Question: How would you grade each candidate, and who do you feel came out on top?
Answer: The conventional wisdom so far is that Romney "won" the debate pretty handily, and I think in this case that's probably right. Neither candidate had a particularly memorable performance — there were no one-liners that we'll remember five years from now, and no one got caught making an embarrassing mistake — but Romney seemed more focused, more passionate and more at ease talking about big ideas than Obama did.
Obama also did have a bit of that 'I don't want to be here" look, and the result was that Romney as a person came off at least as relatable, caring and personable as Obama did. Given that one of Romney's consistent big deficits in the polls is his "likability" compared to Obama's, that may be the most important aspect of the debate.
Q: Do you see the incumbent as having an advantage or disadvantage in a debate?
A: Historically, challengers on average come out of debates looking a little bit better than when they came in. There are a number of different reasons for this, but the most important of these is probably that for many undecided voters, this is the first time that they get to see the challenger speak at length in his own words. While American debates are not heavy on policy specifics (and last night's debate fit that trend), the format does give voters a chance to see the challenger apart from sound bites and the negative image that his opponent has painted of him.
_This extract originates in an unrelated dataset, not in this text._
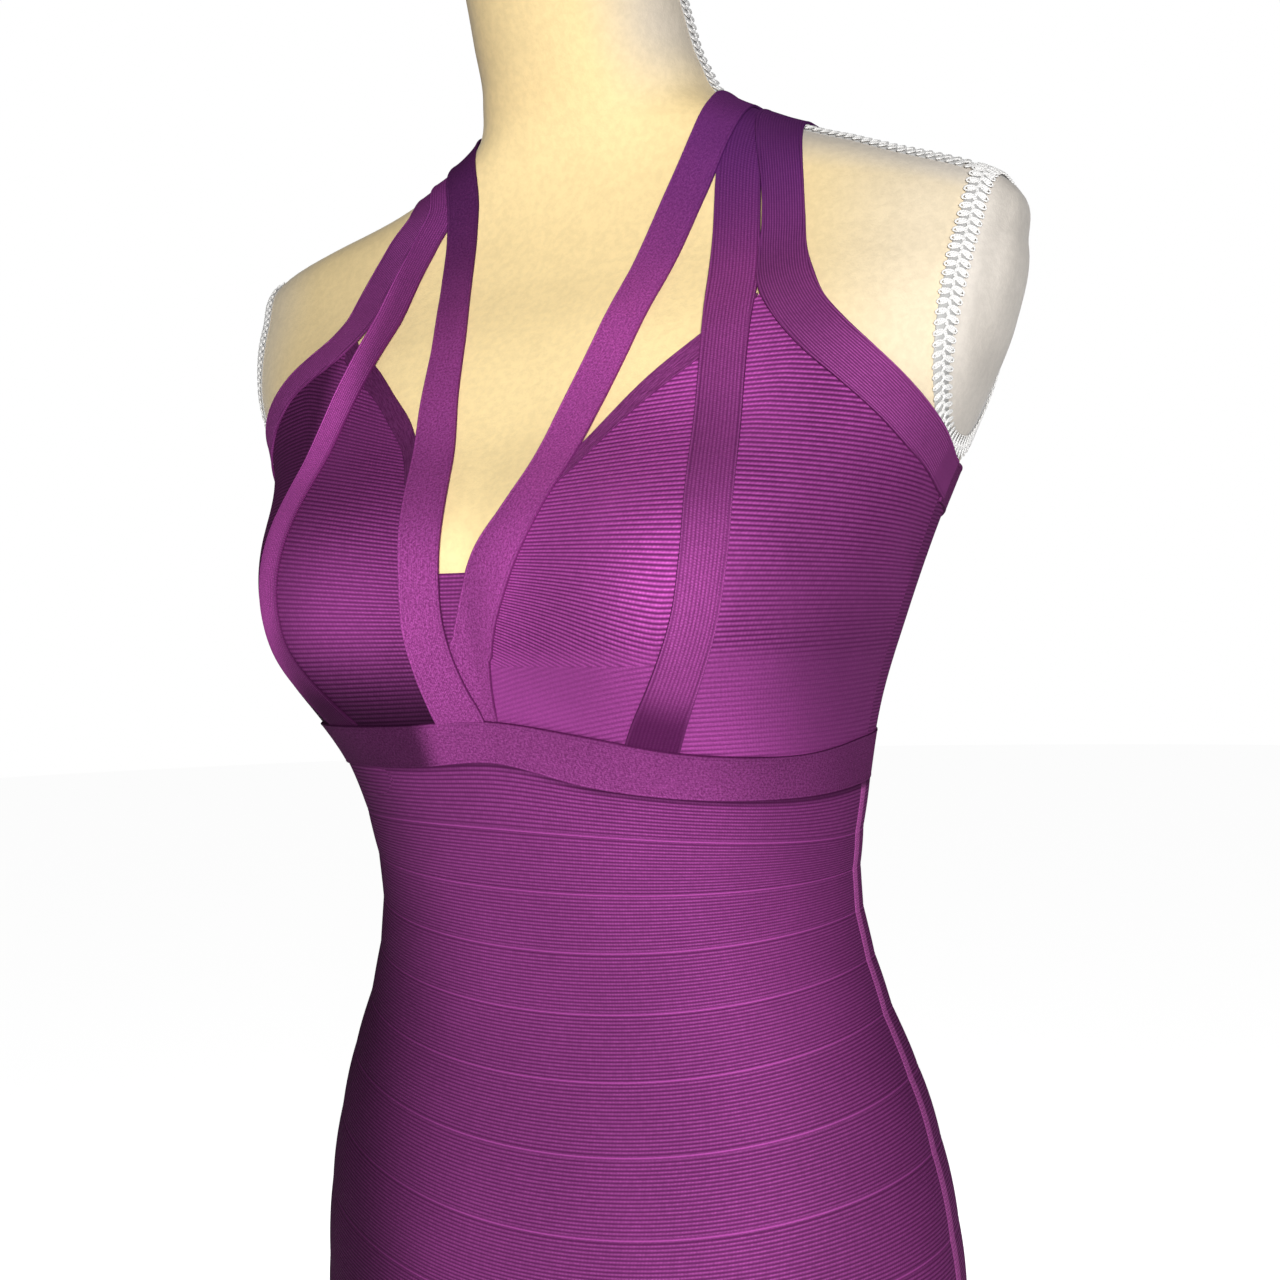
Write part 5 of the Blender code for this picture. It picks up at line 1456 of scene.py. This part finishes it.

In addition, the debate allows the challenger to be seen on what appears to be an equal stage with the President, and gives him the opportunity to look "presidential" — which the sitting President, obviously, has been doing for some time.
Q: What impact do you expect debates to have on voters?
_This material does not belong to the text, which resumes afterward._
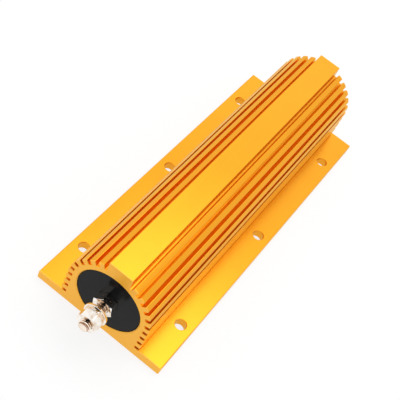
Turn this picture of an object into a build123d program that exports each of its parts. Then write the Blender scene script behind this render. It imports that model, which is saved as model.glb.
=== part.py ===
from build123d import *
import math
import os

# Aluminium housed power resistor, in millimetres.
# X runs along the housing, from the front end at -X to the rear end at +X, and +Z is up.
# The origin is on the mounting plane, under the middle of the housing.

# Housing: a finned extrusion with a flange base, cut square at both ends
body_length = 197.0
base_width = 72.0
base_thickness = 5.0
base_edge_rounding = 0.5
bore_radius = 17.4
bore_chamfer = 0.5
web_under_bore = 3.75
barrel_wall = 2.8

# Cooling fins: radial round the upper half of the barrel, level down its lower sides
fin_depth = 2.8
slot_width = 2.0
first_slot_angle = 8.75
radial_slot_count = 6
side_slot_count = 4
fin_tip_rounding = 0.45

# Land: the flat strip along the top of the barrel
land_width = 12.8
land_rise = 2.35
land_edge_rounding = 0.3

# Six mounting holes in the flange
hole_diameter = 5.8
hole_edge_distance = 6.5
hole_end_distance = 25.5
holes_per_side = 3

# End disc, which closes the bore
disc_thickness = 3.0
disc_recess = 0.6
disc_clearance = 0.1

# Resistance element: a ribbon wound on a ceramic tube between two pressed metal end caps
core_radius = 11.0
core_bore_radius = 5.0
ribbon_width = 6.0
ribbon_thickness = 0.6
ribbon_clearance = 0.1
winding_turns = 4
cap_over_winding = 0.2
cap_end_wall = 2.0
cap_skirt_length = 10.0
cap_to_disc = 6.0

# Terminal hardware, thread size M6
stud_diameter = 6.0
stud_projection = 17.8
stud_tip_chamfer = 0.9
stud_hole_clearance = 0.25
nut_across_flats = 10.0
nut_thickness = 4.7
nut_corner_chamfer = 0.6
inner_nut_turn = 12.0
outer_nut_turn = 40.0
lug_gap = 3.8
flat_washer_diameter = 12.0
flat_washer_thickness = 1.2
lock_washer_diameter = 10.6
lock_washer_thickness = 1.4
lock_washer_gap = 1.4
lock_washer_turn = 75.0
lock_washer_slant = 20.0
washer_hole_clearance = 0.25

# Sizes that follow from those above
half_length = body_length / 2
axis_height = bore_radius + web_under_bore
slot_floor_radius = bore_radius + barrel_wall
fin_tip_radius = slot_floor_radius + fin_depth
land_top = axis_height + fin_tip_radius + land_rise
hole_spacing_across = base_width - 2 * hole_edge_distance
hole_pitch_along = (body_length - 2 * hole_end_distance) / (holes_per_side - 1)
winding_radius = core_radius + ribbon_clearance + ribbon_thickness
cap_radius = winding_radius + cap_over_winding
stud_radius = stud_diameter / 2
washer_hole_radius = stud_radius + washer_hole_clearance

# Places along X at the rear end, counted from the middle of the housing
disc_outer_face = half_length - disc_recess
disc_inner_face = disc_outer_face - disc_thickness
cap_outer_face = disc_inner_face - cap_to_disc
core_end = cap_outer_face - cap_end_wall
cap_rim = core_end - cap_skirt_length
inner_nut_face = disc_outer_face + nut_thickness
flat_washer_face = inner_nut_face + lug_gap
lock_washer_face = flat_washer_face + flat_washer_thickness
outer_nut_face = lock_washer_face + lock_washer_thickness
stud_tip = half_length + stud_projection

# With this alignment a shape stands on Z = 0, centred on the Z axis
STANDING = (Align.CENTER, Align.CENTER, Align.MIN)


def radial_slot_angles():
    """Angles of the radial slots above the level, evenly spaced up to the one that borders the land."""
    half_slot = slot_width / 2
    corner_reach = math.hypot(fin_tip_radius, half_slot)
    corner_angle = math.atan2(half_slot, fin_tip_radius)
    last_slot_angle = math.degrees(math.acos(land_width / 2 / corner_reach) - corner_angle)
    pitch = (last_slot_angle - first_slot_angle) / (radial_slot_count - 1)
    return [first_slot_angle + i * pitch for i in range(radial_slot_count)]


def side_slot_heights():
    """Heights of the level slots, from the one on the flange up to the first radial slot."""
    lowest = base_thickness + slot_width / 2
    mid_slot_radius = slot_floor_radius + fin_depth / 2
    first_radial = axis_height + mid_slot_radius * math.sin(math.radians(first_slot_angle))
    pitch = (first_radial - lowest) / side_slot_count
    return [lowest + i * pitch for i in range(side_slot_count)]


def slot_cutter():
    """One slot seen along X, from its floor out past the fin tips, on the level of the axis."""
    length = 2 * fin_depth
    return Pos(slot_floor_radius + length / 2, 0) * Rectangle(length, slot_width)


def finned_section():
    """Section of the barrel, round above its axis and square below, with every slot cut."""
    circle = Pos(0, axis_height) * Circle(fin_tip_radius)
    upper_box = Pos(0, axis_height + fin_tip_radius / 2) * Rectangle(2 * fin_tip_radius, fin_tip_radius)
    lower_box = Pos(0, axis_height / 2) * Rectangle(2 * fin_tip_radius, axis_height)
    section = (circle & upper_box) + lower_box
    for angle in radial_slot_angles():
        for turn in (angle, 180 - angle):
            section -= Pos(0, axis_height) * Rot(0, 0, turn) * slot_cutter()
    for height in side_slot_heights():
        for turn in (0, 180):
            section -= Pos(0, height) * Rot(0, 0, turn) * slot_cutter()
    return section


def is_fin_tip(edge):
    """True for a sharp lengthwise edge on the fin tips, between the flange and the land."""
    middle = edge.center()
    reach = math.hypot(middle.Y, max(middle.Z - axis_height, 0))
    on_tip = abs(reach - fin_tip_radius) < 0.01
    beside_land = abs(middle.Y) > land_width / 2 + 0.01
    above_flange = middle.Z > base_thickness + 0.01
    at_axis_level = abs(middle.Z - axis_height) < 0.01
    return on_tip and beside_land and above_flange and not at_axis_level


def extruded(section):
    """A section in Y and Z, drawn out over the length of the housing."""
    return extrude(Plane.YZ * section, half_length, both=True)


def finned_body():
    """The barrel with its fins, their tips rounded."""
    body = extruded(finned_section())
    tips = body.edges().filter_by(Axis.X).filter_by(is_fin_tip)
    return fillet(tips, fin_tip_rounding)


def flange():
    """The flat base."""
    section = Pos(0, base_thickness / 2) * Rectangle(base_width, base_thickness)
    return extruded(fillet(section.vertices(), base_edge_rounding))


def land():
    """The strip along the top, with its root inside the barrel."""
    height = land_top - axis_height
    section = Pos(0, axis_height + height / 2) * Rectangle(land_width, height)
    return extruded(fillet(section.vertices().sort_by(Axis.Y)[-2:], land_edge_rounding))


def mounting_holes():
    """Cutters for the six holes through the flange."""
    hole = Pos(0, 0, base_thickness / 2) * Cylinder(hole_diameter / 2, 2 * base_thickness)
    grid = GridLocations(hole_pitch_along, hole_spacing_across, holes_per_side, 2)
    return [place * hole for place in grid]


def along_axis(shape, start):
    """A shape built upwards from Z = 0, laid along the barrel's axis from X = start outwards."""
    return Pos(start, 0, axis_height) * Rot(0, 90, 0) * shape


def rod(radius, length):
    """A cylinder that stands on Z = 0."""
    return Cylinder(radius, length, align=STANDING)


def bore():
    """Cutter for the bore, with a chamfer at each mouth."""
    flare = Cone(bore_radius, bore_radius + bore_chamfer, bore_chamfer, align=STANDING)
    mouth = along_axis(flare, half_length - bore_chamfer)
    straight = along_axis(rod(bore_radius, body_length), -half_length)
    return straight + mouth + mouth.rotate(Axis.Z, 180)


def housing():
    """The whole extrusion, bored and drilled."""
    return finned_body() + flange() + land() - bore() - mounting_holes()


def ceramic_core():
    """The hollow ceramic former."""
    tube = rod(core_radius, 2 * core_end) - rod(core_bore_radius, 2 * core_end)
    return along_axis(tube, -core_end)


def resistance_winding():
    """The ribbon's helix. It is wound past the rims of the end caps and trimmed flush with them."""
    overrun = ribbon_width
    pitch = 2 * cap_rim / winding_turns
    helix = Helix(pitch, 2 * (cap_rim + overrun), winding_radius - ribbon_thickness / 2)
    start = Plane(origin=helix @ 0, z_dir=helix % 0, x_dir=(1, 0, 0))
    ribbon = sweep(start * Rectangle(ribbon_thickness, ribbon_width), path=helix, is_frenet=True)
    between_rims = Pos(0, 0, overrun) * rod(cap_radius, 2 * cap_rim)
    return along_axis(ribbon & between_rims, -cap_rim - overrun)


def end_cap():
    """A pressed cup over the end of the core. Its rim stands a little proud of the winding."""
    cup = rod(cap_radius, cap_skirt_length + cap_end_wall)
    return along_axis(cup - rod(core_radius, cap_skirt_length), cap_rim)


def filler():
    """The potting round the element and the inner ends of the studs, from disc to disc."""
    block = along_axis(rod(bore_radius, 2 * disc_inner_face), -disc_inner_face)
    around_element = along_axis(rod(cap_radius, 2 * cap_outer_face), -cap_outer_face)
    around_studs = along_axis(rod(stud_radius, 2 * disc_inner_face), -disc_inner_face)
    return block - around_element - around_studs


def end_disc():
    """The moulded disc in the mouth of the bore."""
    stud_hole = rod(stud_radius + stud_hole_clearance, disc_thickness)
    disc = rod(bore_radius - disc_clearance, disc_thickness) - stud_hole
    return along_axis(disc, disc_inner_face)


def terminal_stud():
    """The stud, from the face of the end cap that it is welded to, out to its chamfered tip."""
    stud = rod(stud_radius, stud_tip - cap_outer_face)
    stud = chamfer(stud.edges().sort_by(Axis.Z)[-1], stud_tip_chamfer)
    return along_axis(stud, cap_outer_face)


def hexagon_nut(turn):
    """A nut with its corners chamfered on both faces, turned about its axis."""
    hexagon = RegularPolygon(nut_across_flats / 2, 6, major_radius=False)
    blank = extrude(hexagon, nut_thickness)
    corner_radius = nut_across_flats / 2 / math.cos(math.pi / 6)
    envelope = rod(corner_radius, nut_thickness)
    rims = envelope.edges().filter_by(GeomType.CIRCLE)
    envelope = chamfer(rims, nut_corner_chamfer / 2, nut_corner_chamfer)
    return Rot(0, 0, turn) * (blank & envelope) - rod(stud_radius, nut_thickness)


def washer(diameter, thickness):
    """A round ring with a clearance hole for the stud."""
    return rod(diameter / 2, thickness) - rod(washer_hole_radius, thickness)


def lock_washer():
    """A split washer, pressed flat, with a slanting gap."""
    ring = washer(lock_washer_diameter, lock_washer_thickness)
    gap_size = (lock_washer_diameter, lock_washer_gap, 3 * lock_washer_thickness)
    gap = Box(*gap_size, align=(Align.MIN, Align.CENTER, Align.CENTER))
    slanted_gap = Pos(0, 0, lock_washer_thickness / 2) * Rot(lock_washer_slant, 0, 0) * gap
    return Rot(0, 0, lock_washer_turn) * (ring - slanted_gap)


def end_pieces():
    """Every piece of the rear end, by name."""
    return {
        "end_cap": end_cap(),
        "end_disc": end_disc(),
        "terminal_stud": terminal_stud(),
        "inner_nut": along_axis(hexagon_nut(inner_nut_turn), disc_outer_face),
        "flat_washer": along_axis(washer(flat_washer_diameter, flat_washer_thickness), flat_washer_face),
        "lock_washer": along_axis(lock_washer(), lock_washer_face),
        "outer_nut": along_axis(hexagon_nut(outer_nut_turn), outer_nut_face),
    }


os.makedirs("parts", exist_ok=True)
export_step(housing(), "parts/housing.step")
export_step(ceramic_core(), "parts/ceramic_core.step")
export_step(resistance_winding(), "parts/resistance_winding.step")
export_step(filler(), "parts/filler.step")
for name, piece in end_pieces().items():
    export_step(piece, f"parts/rear_{name}.step")
    export_step(piece.rotate(Axis.Z, 180), f"parts/front_{name}.step")
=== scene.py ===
# %% [markdown]
# # Aluminium housed power resistor
# This lesson dresses a wirewound power resistor: a gold-anodised, finned aluminium extrusion with a
# flat base to bolt down, a black disc in each end and a threaded stud terminal in the middle of each disc.
# The solid model comes first, as a frame. It says where every piece lies and how big it is, and the
# pieces made here are fitted into its boxes. The work is done in millimetres, because the smallest
# details are a fifth of one, and each finished mesh is brought to metres at the end.

import math

import bmesh
import bpy
from mathutils import Euler, Matrix, Vector


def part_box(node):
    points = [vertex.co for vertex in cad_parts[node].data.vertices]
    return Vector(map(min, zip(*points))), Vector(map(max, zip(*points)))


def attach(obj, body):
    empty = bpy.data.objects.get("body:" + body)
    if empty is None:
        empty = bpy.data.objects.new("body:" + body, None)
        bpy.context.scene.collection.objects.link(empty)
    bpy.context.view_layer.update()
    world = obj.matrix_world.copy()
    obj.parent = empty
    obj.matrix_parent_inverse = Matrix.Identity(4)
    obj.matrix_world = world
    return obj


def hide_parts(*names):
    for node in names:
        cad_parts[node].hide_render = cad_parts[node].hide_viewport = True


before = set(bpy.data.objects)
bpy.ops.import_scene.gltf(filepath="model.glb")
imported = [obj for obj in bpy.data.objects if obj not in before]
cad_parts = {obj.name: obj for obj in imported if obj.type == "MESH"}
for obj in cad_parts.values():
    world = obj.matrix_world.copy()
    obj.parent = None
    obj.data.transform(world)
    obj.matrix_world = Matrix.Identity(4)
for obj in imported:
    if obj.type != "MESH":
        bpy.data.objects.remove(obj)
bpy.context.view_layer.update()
print("nodes in the frame:", len(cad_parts))

# %% [markdown]
# ## Reading sizes from the frame
# A box from the frame is two opposite corners in metres. Two small helpers turn it into what a fitter
# would measure with a caliper: how far a piece reaches along one axis, and where it starts and ends.
# Everything below is worked out from such readings and from a few sizes of the real object.

# %% Caliper helpers
MM = 0.001
X, Y, Z = range(3)


def span(node, axis):
    """Where a node starts and ends along an axis, in millimetres."""
    low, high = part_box(node)
    return low[axis] / MM, high[axis] / MM


def extent(node, axis):
    """How long a node is along an axis, in millimetres."""
    start, end = span(node, axis)
    return end - start


body_length = extent("housing", X)
base_width = extent("housing", Y)
land_top = span("housing", Z)[1]
disc_radius = extent("rear_end_disc", Z) / 2
axis_height = sum(span("rear_end_disc", Z)) / 2
half_length = body_length / 2
print(f"housing {body_length:.1f} x {base_width:.1f} x {land_top:.1f}, axis at {axis_height:.2f}")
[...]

A: In general, debates don't matter that much to the eventual outcome. The candidate in the lead going into the debates is almost always in the lead heading out of the debates. And it's rare to find a case where a debate might even be plausibly considered to have changed an outcome (even the famous Nixon-Kennedy debate of 1960 falls well short of this standard). One exception might be the Reagan-Carter debate in 1980, in which Reagan performed so much better than Carter that it may have reshaped the race to some extent. But given the economy and other factors, it's hard to imagine a scenario where Reagan loses that election anyway. While Romney won this one in my view, the win was not so decisive that we can expect it to be a "game changer" in terms of radically redefining how swing voters view these two candidates. Debates don't change the minds of that many swing voters, and there aren't that many undecided voters left to begin with.
One effect that might be more important is that I expect that Republicans are more enthusiastic about the election now than they were before the first debate. There was starting to become a sense of inevitability on the Republican side about the outcome of this election, and strong Republicans (who were not that keen on Romney to begin with) began to feel that he just wasn't the kind of candidate that was going to be able to defeat Obama in this climate. There was even some discussion about conservative-leaning superPACs pulling money from the Romney campaign and directing it to down-ballot races. All of that talk should subside in the near-term. This debate gave Republicans a reason to feel good about their candidate. Since elections in our current highly polarized climate are at least as much about mobilizing core supporters to vote than it is about persuading undecided voters, any surge in enthusiasm among Republicans that is not shared by Democrats may turn out to be a pretty big deal.